Reflective response to the story
Option 1
10 minutes
Use the clay figures that have been made to talk about all the things that God designed people to do and be. Go back into your groups again and chat about those things. Together come up with a pose for their figure to show one of those different actions. They may find it helpful to look at the rest of chapter two to see what God’s instructions were. Ask the groups to bring the figures to the front and explain the pose they have chosen, and why. Comment about the vast range of things we were made to do.
Option 2
10 minutes
Introduce the congregation to the ancient idea of breath prayer. As you breathe in, you think about a name of God, as you breathe out you consider what that means for your relationship with him. A good prayer for this service would be: Creator God (on the in breath), thank you for making me ‘me’ (on the out breath). Spend a few minutes in quiet as people breathe in and out on this prayer. You can guide them through it the first few times and then leave some silence for them to continue. Encourage people to use this prayer practice during the week.

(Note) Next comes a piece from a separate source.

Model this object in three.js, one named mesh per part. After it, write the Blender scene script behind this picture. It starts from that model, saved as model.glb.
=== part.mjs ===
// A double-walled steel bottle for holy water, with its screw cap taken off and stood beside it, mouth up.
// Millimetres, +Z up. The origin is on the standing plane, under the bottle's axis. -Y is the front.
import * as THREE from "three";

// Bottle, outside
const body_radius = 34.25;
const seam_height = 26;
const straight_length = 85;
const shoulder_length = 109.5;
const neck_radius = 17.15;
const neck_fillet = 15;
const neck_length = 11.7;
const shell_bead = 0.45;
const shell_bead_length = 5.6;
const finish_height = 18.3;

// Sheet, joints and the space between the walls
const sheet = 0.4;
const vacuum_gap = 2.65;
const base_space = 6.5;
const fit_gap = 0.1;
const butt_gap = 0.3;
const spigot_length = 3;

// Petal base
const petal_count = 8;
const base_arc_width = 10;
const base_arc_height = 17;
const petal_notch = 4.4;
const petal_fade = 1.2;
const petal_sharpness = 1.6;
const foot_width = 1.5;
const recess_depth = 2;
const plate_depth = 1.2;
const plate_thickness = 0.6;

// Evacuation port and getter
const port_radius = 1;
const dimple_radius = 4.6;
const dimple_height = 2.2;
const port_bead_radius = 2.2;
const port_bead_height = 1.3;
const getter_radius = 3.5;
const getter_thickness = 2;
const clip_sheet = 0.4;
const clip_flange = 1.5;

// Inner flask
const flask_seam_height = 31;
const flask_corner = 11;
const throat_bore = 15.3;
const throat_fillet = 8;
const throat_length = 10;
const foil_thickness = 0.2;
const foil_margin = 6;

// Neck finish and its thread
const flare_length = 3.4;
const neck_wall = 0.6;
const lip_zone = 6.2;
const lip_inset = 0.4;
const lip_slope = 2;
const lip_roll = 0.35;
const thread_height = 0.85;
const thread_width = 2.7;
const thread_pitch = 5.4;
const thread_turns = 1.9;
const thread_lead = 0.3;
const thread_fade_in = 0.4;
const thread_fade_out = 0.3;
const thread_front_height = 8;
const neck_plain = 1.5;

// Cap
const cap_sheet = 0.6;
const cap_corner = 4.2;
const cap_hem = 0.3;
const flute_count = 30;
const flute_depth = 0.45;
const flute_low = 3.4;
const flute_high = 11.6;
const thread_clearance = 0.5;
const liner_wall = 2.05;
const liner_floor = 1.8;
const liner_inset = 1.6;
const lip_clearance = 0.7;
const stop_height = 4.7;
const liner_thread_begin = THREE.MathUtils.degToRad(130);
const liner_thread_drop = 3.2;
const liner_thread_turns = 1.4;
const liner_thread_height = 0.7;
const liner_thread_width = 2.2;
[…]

Group discussion questions
10 minutes
Split into mixed-age groups and discuss these questions, making sure people of all ages have the chance to respond:
- What do you find most incredible about creation?

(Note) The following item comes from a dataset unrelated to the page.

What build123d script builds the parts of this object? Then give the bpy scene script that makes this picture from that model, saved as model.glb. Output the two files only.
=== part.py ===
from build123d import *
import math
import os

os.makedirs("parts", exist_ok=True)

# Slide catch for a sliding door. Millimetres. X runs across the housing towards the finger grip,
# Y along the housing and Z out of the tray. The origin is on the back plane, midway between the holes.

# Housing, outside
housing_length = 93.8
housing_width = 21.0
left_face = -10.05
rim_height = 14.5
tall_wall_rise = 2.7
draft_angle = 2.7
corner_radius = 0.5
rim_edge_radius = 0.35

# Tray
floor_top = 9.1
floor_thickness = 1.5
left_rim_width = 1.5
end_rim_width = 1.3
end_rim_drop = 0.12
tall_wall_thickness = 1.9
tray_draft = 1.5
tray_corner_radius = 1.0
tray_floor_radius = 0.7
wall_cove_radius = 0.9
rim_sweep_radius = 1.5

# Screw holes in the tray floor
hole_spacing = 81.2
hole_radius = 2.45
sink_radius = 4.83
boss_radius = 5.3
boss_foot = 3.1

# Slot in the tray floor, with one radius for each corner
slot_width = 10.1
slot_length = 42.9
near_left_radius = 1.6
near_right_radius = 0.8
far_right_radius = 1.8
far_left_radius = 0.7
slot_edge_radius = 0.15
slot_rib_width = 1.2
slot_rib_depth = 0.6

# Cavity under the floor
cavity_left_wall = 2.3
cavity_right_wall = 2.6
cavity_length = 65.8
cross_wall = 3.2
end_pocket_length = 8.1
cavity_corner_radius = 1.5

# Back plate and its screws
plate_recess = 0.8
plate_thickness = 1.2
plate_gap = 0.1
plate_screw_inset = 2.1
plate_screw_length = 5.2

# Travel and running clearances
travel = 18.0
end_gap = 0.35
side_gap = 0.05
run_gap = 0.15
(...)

- What’s the most amazing natural phenomenon that you have seen?
- Are you challenged to think about your own role in looking after the world?
- What do you think about the fact that the thing God was most pleased about in creation was people (that includes you)?
- How can we enjoy all that God has made - including ourselves?
- On the seventh day, God rested, not because he was tired but because he was satisfied with his work. What does that tell us about rest?